**** RECORDS SHOWN

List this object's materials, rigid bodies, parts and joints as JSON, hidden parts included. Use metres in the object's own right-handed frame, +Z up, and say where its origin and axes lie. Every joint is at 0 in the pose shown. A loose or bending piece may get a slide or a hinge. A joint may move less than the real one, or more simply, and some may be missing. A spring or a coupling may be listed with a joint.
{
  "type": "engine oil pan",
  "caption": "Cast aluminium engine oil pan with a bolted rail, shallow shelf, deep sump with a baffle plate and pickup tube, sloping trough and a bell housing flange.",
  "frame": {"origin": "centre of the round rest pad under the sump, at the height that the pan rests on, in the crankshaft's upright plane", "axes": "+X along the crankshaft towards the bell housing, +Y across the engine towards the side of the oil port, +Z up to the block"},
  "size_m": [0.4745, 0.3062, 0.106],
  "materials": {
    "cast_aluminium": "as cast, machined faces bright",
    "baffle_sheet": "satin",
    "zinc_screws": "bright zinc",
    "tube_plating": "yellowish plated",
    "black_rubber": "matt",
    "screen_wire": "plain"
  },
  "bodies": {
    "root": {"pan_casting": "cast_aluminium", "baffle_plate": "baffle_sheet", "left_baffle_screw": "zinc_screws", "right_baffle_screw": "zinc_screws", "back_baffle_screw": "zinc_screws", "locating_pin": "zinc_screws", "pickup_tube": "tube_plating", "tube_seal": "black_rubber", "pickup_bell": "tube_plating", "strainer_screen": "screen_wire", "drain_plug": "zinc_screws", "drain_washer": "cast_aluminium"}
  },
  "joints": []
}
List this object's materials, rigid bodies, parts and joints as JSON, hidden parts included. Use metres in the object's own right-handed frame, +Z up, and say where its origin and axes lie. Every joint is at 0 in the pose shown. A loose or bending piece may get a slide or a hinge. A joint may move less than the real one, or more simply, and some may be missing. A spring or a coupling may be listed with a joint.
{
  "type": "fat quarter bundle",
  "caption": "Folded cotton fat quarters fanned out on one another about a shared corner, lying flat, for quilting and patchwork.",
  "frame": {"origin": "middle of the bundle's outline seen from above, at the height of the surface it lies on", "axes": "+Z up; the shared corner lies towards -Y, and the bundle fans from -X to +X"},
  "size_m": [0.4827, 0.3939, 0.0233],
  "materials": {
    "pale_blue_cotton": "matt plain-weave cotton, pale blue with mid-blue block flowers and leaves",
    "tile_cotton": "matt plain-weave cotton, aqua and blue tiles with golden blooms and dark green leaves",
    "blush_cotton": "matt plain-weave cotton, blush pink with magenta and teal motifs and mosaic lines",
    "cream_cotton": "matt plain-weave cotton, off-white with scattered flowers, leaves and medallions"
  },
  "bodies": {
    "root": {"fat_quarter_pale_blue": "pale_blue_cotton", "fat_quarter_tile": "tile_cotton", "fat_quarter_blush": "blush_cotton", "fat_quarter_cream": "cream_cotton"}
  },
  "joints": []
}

********
**** RECORDS SHOWN

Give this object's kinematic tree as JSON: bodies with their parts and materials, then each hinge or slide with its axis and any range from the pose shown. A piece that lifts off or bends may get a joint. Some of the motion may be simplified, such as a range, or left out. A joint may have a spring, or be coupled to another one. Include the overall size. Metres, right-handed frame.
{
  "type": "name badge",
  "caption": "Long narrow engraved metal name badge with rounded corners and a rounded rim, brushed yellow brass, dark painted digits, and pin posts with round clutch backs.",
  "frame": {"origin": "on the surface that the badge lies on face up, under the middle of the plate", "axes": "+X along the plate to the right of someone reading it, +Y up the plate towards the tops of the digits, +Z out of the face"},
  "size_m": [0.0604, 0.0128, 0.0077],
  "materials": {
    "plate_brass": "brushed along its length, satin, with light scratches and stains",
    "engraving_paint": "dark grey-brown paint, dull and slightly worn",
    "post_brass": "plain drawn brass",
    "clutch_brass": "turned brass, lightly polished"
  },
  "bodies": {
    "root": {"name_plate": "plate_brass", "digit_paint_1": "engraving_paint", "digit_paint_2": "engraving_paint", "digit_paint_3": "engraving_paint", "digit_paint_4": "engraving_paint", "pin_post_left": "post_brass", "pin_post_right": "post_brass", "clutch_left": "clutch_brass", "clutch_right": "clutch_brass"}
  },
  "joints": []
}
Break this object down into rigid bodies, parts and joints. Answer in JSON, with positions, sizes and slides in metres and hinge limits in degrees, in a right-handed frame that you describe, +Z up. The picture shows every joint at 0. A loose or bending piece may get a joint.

********
**** RECORDS SHOWN

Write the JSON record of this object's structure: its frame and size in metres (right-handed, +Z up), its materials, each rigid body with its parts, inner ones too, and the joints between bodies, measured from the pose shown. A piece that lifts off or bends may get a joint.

********

**CHALLENGE**:
Using the material above, count the lines containing the word "each". Reply with the number alone.

**COMPLETED TASK**:
2